I wonder, staring at the blank eyes and slack face slumped before me, if I don’t encourage these things to happen to me. I take some dark delight in tragedy. It justifies how I feel.
And it was so exquisitely sad, under the stars.
“I hope we never see each other again,” he said softly.
“Yes.” I began to pull my hand away, but he grabbed it, and his hand was hot and damp.
“Don’t leave yet,” he whispered. “Please.”
“It would be better,” I told him, but I didn’t really want to go anyway.
“I just wish we could stay here forever,” he told me, holding my hand tightly in his and pulling me to sit a little closer than I had before. “I wish all this could be averted.”
“You wish I could say that I loved you so much I’d fight with you, not against,” I told him.
“That too,” he admits with a shy smile. “I know that’s not who you are, though.”
“It’s good one of us does,” I swallowed. If he had asked, then, I might have said yes. He asked something else instead.
“Might I kiss you?”
I can’t remember what he tasted like, or whether his lips were hot or cold, or how wet they were. I know we both cried a little bit.
And we sat and held hands until the stars were gone. And then I kissed him again, just softly, and didn’t say goodbye.
I never saw him again. I have at least that comfort.
It's a great place and it's a damn long way away. Like, above Wales. In my mind, only Scotland ought to be above Wales. I know there's some England up there, but that's just were mum comes from, not a real place (hey, it had fairies). And that's where I might be going to Uni, if I (a) get tehe grades and (b) get over my fear of the foreign language module. Still, it'll be fun taking Latin again [that's the bit where you point and luagh 'geek' at me].
Anyway, I'll be coming to Tor's thing tonight, but I don't know how long I'll stay, since the plan is currently to pack mum nad harry off to the cinema while I'm at the party, and go home when they're done. I'm fine with that, because tired, and busy much tomorrow.

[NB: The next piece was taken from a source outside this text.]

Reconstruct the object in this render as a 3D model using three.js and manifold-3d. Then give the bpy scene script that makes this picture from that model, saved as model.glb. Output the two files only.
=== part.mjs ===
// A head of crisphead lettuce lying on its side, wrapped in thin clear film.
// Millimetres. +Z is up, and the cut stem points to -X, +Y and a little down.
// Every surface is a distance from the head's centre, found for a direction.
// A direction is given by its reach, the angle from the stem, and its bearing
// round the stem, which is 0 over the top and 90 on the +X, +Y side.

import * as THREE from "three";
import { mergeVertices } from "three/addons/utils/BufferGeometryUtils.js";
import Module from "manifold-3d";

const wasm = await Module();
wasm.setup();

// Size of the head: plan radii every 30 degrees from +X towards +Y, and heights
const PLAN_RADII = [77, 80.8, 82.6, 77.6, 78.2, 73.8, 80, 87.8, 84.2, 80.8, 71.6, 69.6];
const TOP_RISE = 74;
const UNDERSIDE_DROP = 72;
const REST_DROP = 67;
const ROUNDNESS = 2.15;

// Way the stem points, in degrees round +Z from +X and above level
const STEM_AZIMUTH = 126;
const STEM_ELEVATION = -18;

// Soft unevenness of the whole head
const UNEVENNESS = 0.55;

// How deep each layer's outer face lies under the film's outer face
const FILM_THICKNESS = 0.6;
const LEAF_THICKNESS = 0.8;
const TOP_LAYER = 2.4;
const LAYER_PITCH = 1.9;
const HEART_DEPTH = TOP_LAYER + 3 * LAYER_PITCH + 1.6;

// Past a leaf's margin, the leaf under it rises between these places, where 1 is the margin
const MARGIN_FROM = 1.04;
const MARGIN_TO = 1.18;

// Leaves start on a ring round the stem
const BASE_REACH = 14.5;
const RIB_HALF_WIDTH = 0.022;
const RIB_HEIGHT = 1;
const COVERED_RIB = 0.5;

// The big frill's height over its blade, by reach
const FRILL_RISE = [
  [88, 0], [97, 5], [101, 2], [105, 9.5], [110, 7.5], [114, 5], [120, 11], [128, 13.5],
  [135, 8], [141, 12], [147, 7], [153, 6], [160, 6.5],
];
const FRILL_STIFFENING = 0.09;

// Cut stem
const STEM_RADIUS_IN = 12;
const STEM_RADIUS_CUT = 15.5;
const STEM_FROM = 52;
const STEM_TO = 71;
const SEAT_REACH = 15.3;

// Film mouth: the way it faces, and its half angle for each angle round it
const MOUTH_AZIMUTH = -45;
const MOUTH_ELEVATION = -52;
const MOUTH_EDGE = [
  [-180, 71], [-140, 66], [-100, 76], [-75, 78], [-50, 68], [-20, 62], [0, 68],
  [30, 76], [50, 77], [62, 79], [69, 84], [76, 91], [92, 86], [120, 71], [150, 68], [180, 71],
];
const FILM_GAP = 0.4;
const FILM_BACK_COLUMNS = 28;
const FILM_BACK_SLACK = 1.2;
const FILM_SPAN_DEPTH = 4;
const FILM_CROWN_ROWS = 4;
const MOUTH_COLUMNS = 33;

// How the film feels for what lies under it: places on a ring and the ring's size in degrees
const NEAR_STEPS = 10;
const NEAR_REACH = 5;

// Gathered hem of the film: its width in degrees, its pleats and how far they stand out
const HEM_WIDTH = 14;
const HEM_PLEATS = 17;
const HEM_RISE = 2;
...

I like having things planned. It's all organised. Eee, plans ^_^
Meanwhile, I thingy I wrote a while back. Kind of WK inspired (Nagi/Omi), but there are no names and it slipped into slightly more grandoise, and it's very short. So it's little gay soildier boys instead.
All’s Fair
Since that night I have killed kings and laid low clergy, but the only blood that stains my fingers is that of his still-broken heart.
We sat, watching the camps, treason in our love. We’d never even touched. It wasn’t that type of love. I don’t think I even knew his favourite food, or colour, or any other lover’s miscellanea like that. He was just beautiful and out of reach.

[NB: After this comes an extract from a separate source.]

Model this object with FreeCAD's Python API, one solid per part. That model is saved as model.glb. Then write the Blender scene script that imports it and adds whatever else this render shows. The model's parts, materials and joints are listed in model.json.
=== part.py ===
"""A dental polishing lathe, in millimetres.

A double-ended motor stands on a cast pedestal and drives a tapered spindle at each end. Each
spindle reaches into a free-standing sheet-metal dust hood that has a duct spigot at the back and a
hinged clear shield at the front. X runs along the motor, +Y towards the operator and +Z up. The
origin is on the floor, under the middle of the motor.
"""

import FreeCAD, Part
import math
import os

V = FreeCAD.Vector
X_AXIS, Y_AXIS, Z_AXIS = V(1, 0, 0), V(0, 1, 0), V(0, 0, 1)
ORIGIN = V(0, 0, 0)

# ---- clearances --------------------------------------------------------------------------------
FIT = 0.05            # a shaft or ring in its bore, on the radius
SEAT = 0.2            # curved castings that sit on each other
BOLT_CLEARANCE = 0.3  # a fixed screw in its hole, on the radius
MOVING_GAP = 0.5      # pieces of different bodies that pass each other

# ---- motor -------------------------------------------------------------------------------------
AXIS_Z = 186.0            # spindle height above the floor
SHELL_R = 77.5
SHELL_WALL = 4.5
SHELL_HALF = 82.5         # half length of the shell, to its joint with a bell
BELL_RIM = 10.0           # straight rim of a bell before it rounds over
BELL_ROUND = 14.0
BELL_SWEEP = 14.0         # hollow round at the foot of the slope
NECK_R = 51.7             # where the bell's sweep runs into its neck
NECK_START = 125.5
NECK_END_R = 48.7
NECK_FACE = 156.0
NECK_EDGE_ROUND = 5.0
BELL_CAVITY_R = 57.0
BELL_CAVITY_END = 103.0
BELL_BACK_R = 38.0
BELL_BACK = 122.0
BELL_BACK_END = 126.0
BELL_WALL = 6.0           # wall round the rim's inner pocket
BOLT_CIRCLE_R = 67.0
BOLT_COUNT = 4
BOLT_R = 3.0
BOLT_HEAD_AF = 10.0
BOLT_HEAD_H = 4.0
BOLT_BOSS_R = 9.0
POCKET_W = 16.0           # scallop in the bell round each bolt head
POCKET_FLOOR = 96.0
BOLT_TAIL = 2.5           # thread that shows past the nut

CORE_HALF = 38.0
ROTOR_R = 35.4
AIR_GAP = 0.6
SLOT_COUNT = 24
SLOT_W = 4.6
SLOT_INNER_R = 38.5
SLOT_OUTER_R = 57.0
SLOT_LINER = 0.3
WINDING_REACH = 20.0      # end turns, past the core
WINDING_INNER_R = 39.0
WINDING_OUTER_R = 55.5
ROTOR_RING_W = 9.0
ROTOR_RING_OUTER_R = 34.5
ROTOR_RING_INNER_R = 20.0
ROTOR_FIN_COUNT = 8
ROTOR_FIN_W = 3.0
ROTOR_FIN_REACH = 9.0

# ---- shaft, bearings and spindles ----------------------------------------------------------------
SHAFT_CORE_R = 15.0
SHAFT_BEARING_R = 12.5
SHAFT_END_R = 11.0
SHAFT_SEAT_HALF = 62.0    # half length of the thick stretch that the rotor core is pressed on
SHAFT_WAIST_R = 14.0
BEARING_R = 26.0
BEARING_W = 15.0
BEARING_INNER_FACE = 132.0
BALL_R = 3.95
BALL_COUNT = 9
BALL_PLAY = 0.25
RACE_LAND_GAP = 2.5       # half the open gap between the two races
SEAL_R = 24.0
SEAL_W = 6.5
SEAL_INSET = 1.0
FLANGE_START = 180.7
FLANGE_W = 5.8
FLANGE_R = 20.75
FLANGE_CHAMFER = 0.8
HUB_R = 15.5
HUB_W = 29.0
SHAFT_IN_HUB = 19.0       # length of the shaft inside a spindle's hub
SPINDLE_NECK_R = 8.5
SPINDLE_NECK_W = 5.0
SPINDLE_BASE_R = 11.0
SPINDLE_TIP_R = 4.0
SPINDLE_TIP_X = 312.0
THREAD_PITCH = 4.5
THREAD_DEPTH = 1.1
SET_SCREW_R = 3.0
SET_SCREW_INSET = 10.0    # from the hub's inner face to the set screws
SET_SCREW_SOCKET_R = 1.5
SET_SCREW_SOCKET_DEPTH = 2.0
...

“I wish I could ask...” he faltered.
“Don’t. I can’t be that selfless.”
“I don’t think I can either.”
“I know.”
Our hands touched, and a shooting star rained bitterness on our comrades. We sat in silence, finger to finger. Him the picture of light, me the picture of dark. We both knew who would be the villain of the piece when all was said and done. I always had it in my blood. Even though the winner writes the history book, I know that this time, the bad guys won.
I wonder, staring at the blank eyes and slack face slumped before me, if I don’t encourage these things to happen to me. I take some dark delight in tragedy. It justifies how I feel.
And it was so exquisitely sad, under the stars.
“I hope we never see each other again,” he said softly.
“Yes.” I began to pull my hand away, but he grabbed it, and his hand was hot and damp.
“Don’t leave yet,” he whispered. “Please.”
“It would be better,” I told him, but I didn’t really want to go anyway.
“I just wish we could stay here forever,” he told me, holding my hand tightly in his and pulling me to sit a little closer than I had before. “I wish all this could be averted.”
“You wish I could say that I loved you so much I’d fight with you, not against,” I told him.
“That too,” he admits with a shy smile. “I know that’s not who you are, though.”
“It’s good one of us does,” I swallowed. If he had asked, then, I might have said yes. He asked something else instead.
“Might I kiss you?”
I can’t remember what he tasted like, or whether his lips were hot or cold, or how wet they were. I know we both cried a little bit.
And we sat and held hands until the stars were gone. And then I kissed him again, just softly, and didn’t say goodbye.
I never saw him again. I have at least that comfort.
no subject
Date: 18/4/04 08:25 am (UTC)And cute story! *more sniffles*.
no subject
Date: 19/4/04 12:12 am (UTC)I like Latin. I can not speak a blind word of French or Spanish, but doing Latin makes me look like I ought to be able to. More schools should do it. It looks so British ^_^
no subject
Date: 19/4/04 02:45 pm (UTC)Sadly my Latin isn't all that much better than non-existent. Yeah, it should be compulsory for the Classics and the native languages to be offered in all schools, in my opinion.